▸ To do
Give the data again exactly, from its opening line through the line in which "plug_fit = 0.02; // [0.01:0.01:0.05]" appears.

▸ Dataset excerpt
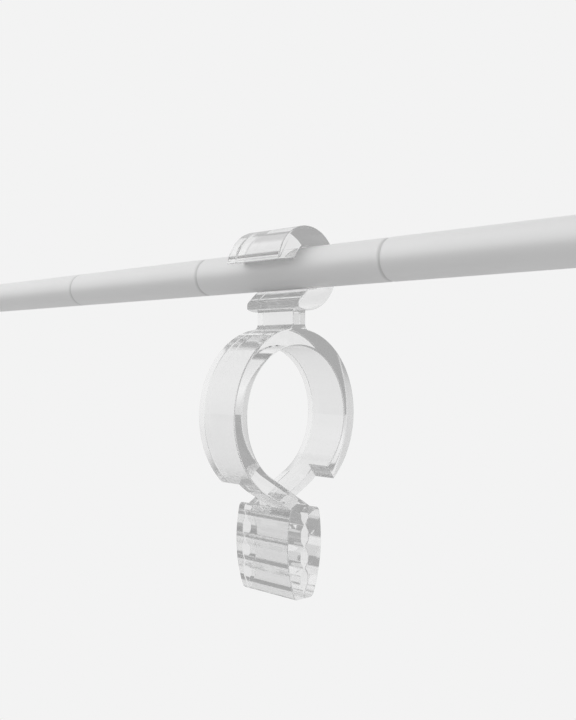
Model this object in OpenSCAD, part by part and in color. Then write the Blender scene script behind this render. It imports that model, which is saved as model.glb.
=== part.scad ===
// Hanging rail of a pull-out tie rack, with one clear clip-on spring clip.
// X runs along the rail from its far end, Z is up, and the clip's mouth opens towards -Y.
// The origin is the centre of the rail's far end face.

/* [Rail] */
// Outside diameter of the rail tube
rail_d = 12; // [9:0.5:16]
// Wall of the rail tube
rail_wall = 1.5; // [1:0.1:2]
// Spacing of the rolled grooves, and length of the bay beyond the last one
bay = 76; // [60:1:100]
// Number of bays that the grooves mark off
bay_count = 4; // [4:1:6]
// Width of a rolled groove
groove_w = 1.2; // [0.6:0.1:2]
// Depth of a rolled groove
groove_depth = 0.35; // [0.2:0.05:0.5]

/* [End plugs] */
// Length of a plug inside the tube
plug_len = 16; // [13:1:30]
// Thickness of the collar that seats on the tube's end
collar_t = 1.5; // [1:0.1:3]
// Bevel round the collar's outer rim
collar_bevel = 0.4; // [0.2:0.1:0.6]
// Radius of the tapped hole's wall
thread_r = 2.5; // [2:0.05:2.6]
// Depth of the tapped hole from the end face
thread_depth = 12; // [8:1:12]
// Gap all round between a plug and the tube's bore
plug_fit = 0.02; // [0.01:0.01:0.05]

/* [Snap cuff] */
// Place of the clip's middle along the rail, from the far end
clip_x = 185.8; // [60:0.1:220]
// Wall of the cuff outside its bore
cuff_wall = 6.32; // [4.5:0.02:7]
// Width of the cuff and of the jaws along the rail
clip_w = 22.2; // [18:0.1:30]
// Running gap between the rail and the cuff's bore
rail_fit = 0.08; // [0.05:0.01:0.1]
// Flare at each end of the bore
bore_flare = 0.9; // [0.3:0.1:1.2]
// Height of the upper lip's outer corner above the rail's axis
upper_lip_z = 1.5; // [0.5:0.1:3]
// Slope of the upper lip's end face
upper_lip_slope = 7; // [0:1:15]
// Slope of the lower lip's lead-in face
lead_in_slope = 43; // [35:1:50]
// Distance of the lower lip's tip in front of the rail's axis
lower_lip_y = 4; // [3:0.1:5.5]
// Bevel at the lips' corners
lip_bevel = 0.6; // [0.3:0.1:1]
// Bevel round the cuff's two outer rims
rim_bevel = 0.5; // [0.2:0.1:1]

/* [Neck] */
// Thickness of the neck across the rail
neck_t = 5.4; // [4:0.1:7]
// Free height of the neck between the cuff and the ring
neck_h = 5.65; // [3:0.05:12]
// Radius of the fillets at both ends of the neck
neck_fillet = 0.9; // [0.3:0.1:1.2]

/* [Spring ring] */
// Outside diameter of the ring
ring_od = 50.5; // [44:0.5:60]
// Wall of the ring
ring_t = 5.1; // [4:0.1:6]
// Width of the ring along the rail
ring_w = 15.5; // [12:0.1:18]
// Bevel along the ring's edges
ring_bevel = 0.6; // [0.2:0.1:1]
// Angle from the ring's bottom at which each arm narrows to half its width
step_angle = 40; // [36:1:48]
// Angle from the ring's bottom at which an arm leaves the circle and runs straight
leave_angle = 32; // [30:1:34]
// Gap between the two arms where they pass each other
arm_gap = 0.3; // [0.2:0.05:0.6]
// Running gap between the flexing knuckle and the arms' seats on it
knuckle_fit = 0.08; // [0.05:0.01:0.1]
// Gap between the arms' ends and the neck above the knuckle
neck_gap = 0.3; // [0.2:0.05:0.5]
// Half width of the knuckle's underside that the arms leave free
knuckle_free = 2; // [1.6:0.1:2.2]

/* [Jaws] */
// Height of the jaws
jaw_h = 26.3; // [22:0.1:34]
// Height of the jaws' upper outer corner above the middle line of the crossing arm there
jaw_rise = 2.7; // [1.6:0.1:2.9]
// Thickness of one jaw where it bulges most
jaw_t = 7.1; // [6.4:0.1:8]
// Radius of the jaws' bulging outer faces
jaw_bulge_r = 41.5; // [35:0.5:60]
// Depth of the bulge's crest below the jaws' upper outer corner
jaw_crest_drop = 10; // [8:0.5:13]
// Slope of the jaws' top faces, down towards the grip
jaw_top_slope = 23.8; // [23:0.2:28]
// Bevel at the jaws' outer corners
jaw_bevel = 0.9; // [0.4:0.1:1.4]
// Pitch of the gripping flutes
flute_pitch = 6.35; // [5:0.05:7]
// Depth of a flute
flute_depth = 1.3; // [0.6:0.1:1.8]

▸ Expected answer
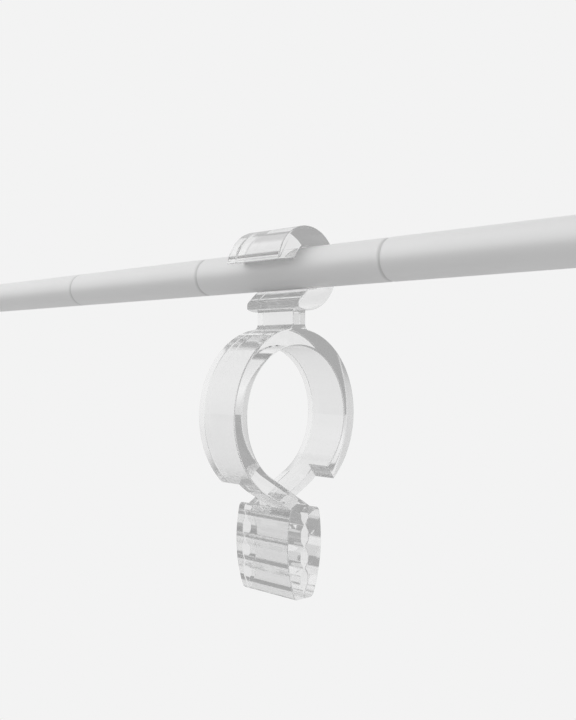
Model this object in OpenSCAD, part by part and in color. Then write the Blender scene script behind this render. It imports that model, which is saved as model.glb.
=== part.scad ===
// Hanging rail of a pull-out tie rack, with one clear clip-on spring clip.
// X runs along the rail from its far end, Z is up, and the clip's mouth opens towards -Y.
// The origin is the centre of the rail's far end face.

/* [Rail] */
// Outside diameter of the rail tube
rail_d = 12; // [9:0.5:16]
// Wall of the rail tube
rail_wall = 1.5; // [1:0.1:2]
// Spacing of the rolled grooves, and length of the bay beyond the last one
bay = 76; // [60:1:100]
// Number of bays that the grooves mark off
bay_count = 4; // [4:1:6]
// Width of a rolled groove
groove_w = 1.2; // [0.6:0.1:2]
// Depth of a rolled groove
groove_depth = 0.35; // [0.2:0.05:0.5]

/* [End plugs] */
// Length of a plug inside the tube
plug_len = 16; // [13:1:30]
// Thickness of the collar that seats on the tube's end
collar_t = 1.5; // [1:0.1:3]
// Bevel round the collar's outer rim
collar_bevel = 0.4; // [0.2:0.1:0.6]
// Radius of the tapped hole's wall
thread_r = 2.5; // [2:0.05:2.6]
// Depth of the tapped hole from the end face
thread_depth = 12; // [8:1:12]
// Gap all round between a plug and the tube's bore
plug_fit = 0.02; // [0.01:0.01:0.05]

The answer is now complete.